OBJECTIVE: Extract every line that contains the word "three".

DATA SECTION:

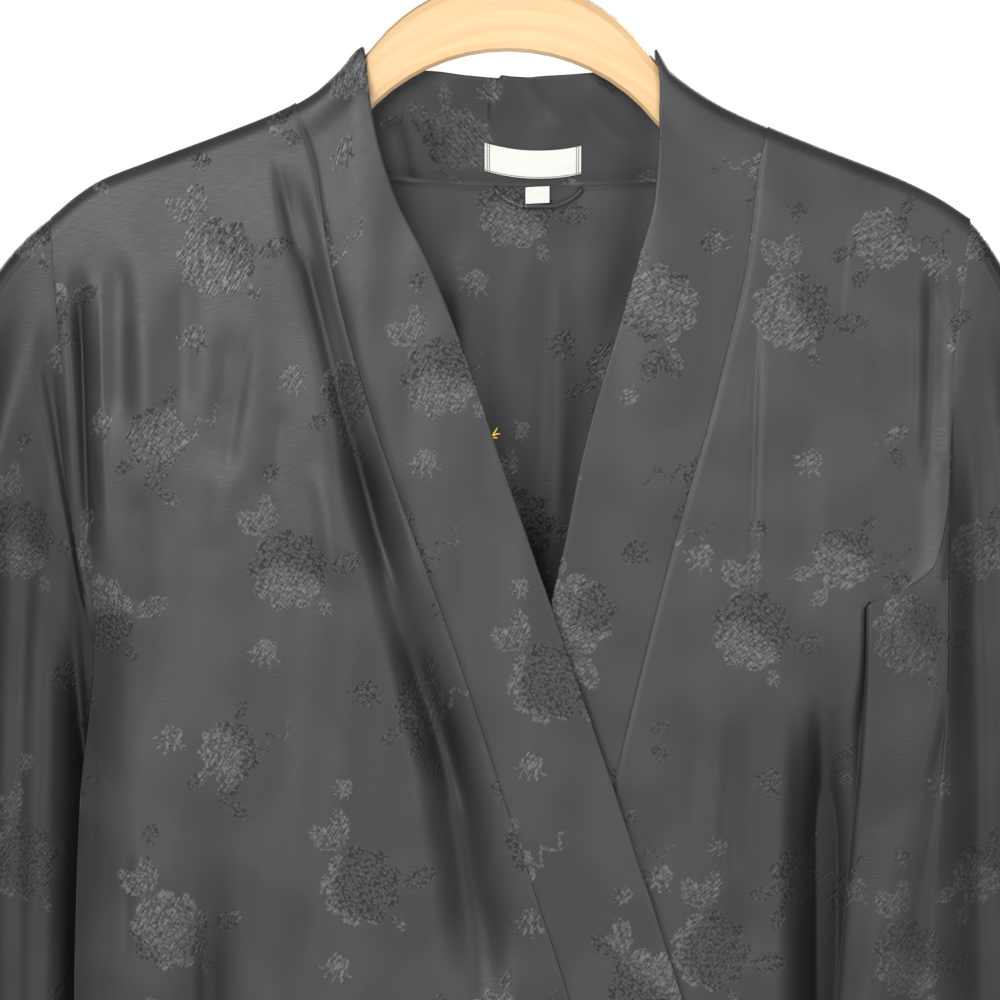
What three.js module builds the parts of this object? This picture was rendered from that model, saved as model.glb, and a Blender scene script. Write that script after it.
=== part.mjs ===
import * as THREE from 'three';

// A kimono robe that hangs on a wooden hanger, in millimetres with +Z up.
// The front faces -Y, +X is to the viewer's right, and the origin is the point
// under the hook's bow where it rests on a rail.

// Cloth
const WALL = 1.2;
const THICKEST = 2.2 * WALL;
const HALF_SEAM = 0.15;
const OVER_ARM = 9.8;
const SEAM_DEPTH = WALL + HALF_SEAM;
const HEM_Z = -1390;

// How far the two layers hang away from the middle plane, and how fast
const FRONT_SWELL = 20;
const BACK_SWELL = 15;
const SWELL_DROP = 120;
const LAP_LIFT = 3.5;
const LAP_FROM = 170;
const LAP_TO = 60;

// The top line of the robe, from sleeve tip to sleeve tip
const RIDGE = [
  { x: -245, z: -202 },
  { x: -230, z: -189.5 },
  { x: -219, z: -182.5 },
  { x: -195, z: -173 },
  { x: -152, z: -157 },
  { x: -128, z: -147.5 },
  { x: -114.5, z: -141 },
  { x: -104, z: -134.5 },
  { x: -92, z: -123.5 },
  { x: -79, z: -110.6 },
  { x: 76.5, z: -112 },
  { x: 83, z: -122 },
  { x: 91, z: -129 },
  { x: 111, z: -142 },
  { x: 136, z: -153.5 },
  { x: 168, z: -166.5 },
  { x: 189, z: -174.5 },
  { x: 210, z: -183 },
  { x: 228, z: -192 },
  { x: 245, z: -203 },
];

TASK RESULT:
What three.js module builds the parts of this object? This picture was rendered from that model, saved as model.glb, and a Blender scene script. Write that script after it.
import * as THREE from 'three';